# World Cup Accomidations Please Help!!



## USA (Feb 2, 2010)

My husband and I are looking for the cheapest and safest way to stay in Johansburg, Rustenburg area for the entire month of the games. Can we rent an apt? Can we stay with a family? Can we camp? Can we rent a motorhome? Any suggestions on the best solution would be great. Thanks so much, Shanti


----------



## zambezi.king (Oct 8, 2009)

Shanti, 

Can't PM you as you are too new I think. You can try PM me if possible or post a few more times to enable PM function.

Regards
Gary


----------



## USA (Feb 2, 2010)

zambezi.king said:


> Shanti,
> 
> Can't PM you as you are too new I think. You can try PM me if possible or post a few more times to enable PM function.
> 
> ...




Gary,
Thank you we are interested. I've also checked out campgrounds and it seem that could work. Will the weather be OK for that?
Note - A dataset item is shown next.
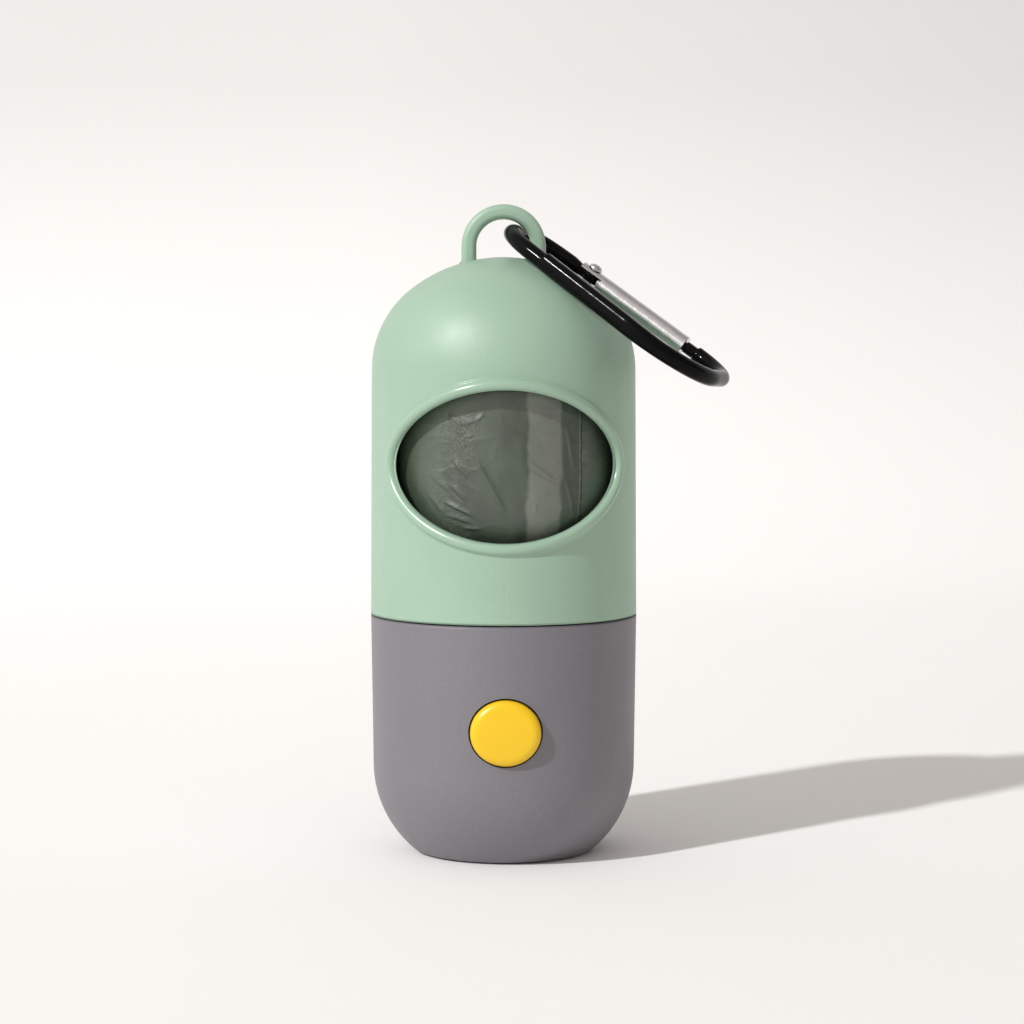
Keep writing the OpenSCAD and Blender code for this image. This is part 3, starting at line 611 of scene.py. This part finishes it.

Forgive me I am new to this site and not sure how to navigate yet. I've adjusted my privacy settings maybe that will help. I'm not sure what PM means.

Thanks, Shanti


----------



## zambezi.king (Oct 8, 2009)

Hi Shanti,

PM = Private message.

Camping in June (our winter) is possible but not enjoyable at all. On the "highveld", Johannesburg/Rustenburg/Pretoria region the max daily temp is about 18deg celcius (usually about 14-18 deg) and drops to zero at night. Although very very little chance of rain, camping will not be such a fun experience unless you buy the right kit which can be expensive in South Africa.


----------



## USA (Feb 2, 2010)

zambezi.king said:


> Hi Shanti,
> 
> PM = Private message.
> 
> Camping in June (our winter) is possible but not enjoyable at all. On the "highveld", Johannesburg/Rustenburg/Pretoria region the max daily temp is about 18deg celcius (usually about 14-18 deg) and drops to zero at night. Although very very little chance of rain, camping will not be such a fun experience unless you buy the right kit which can be expensive in South Africa.



Can you please tell me more about the cottage? Thanks for the advice on camping. We have a nice backpacking tent and sleeping bags that will keep us warm. It is an option, yet I would like some shelter.


----------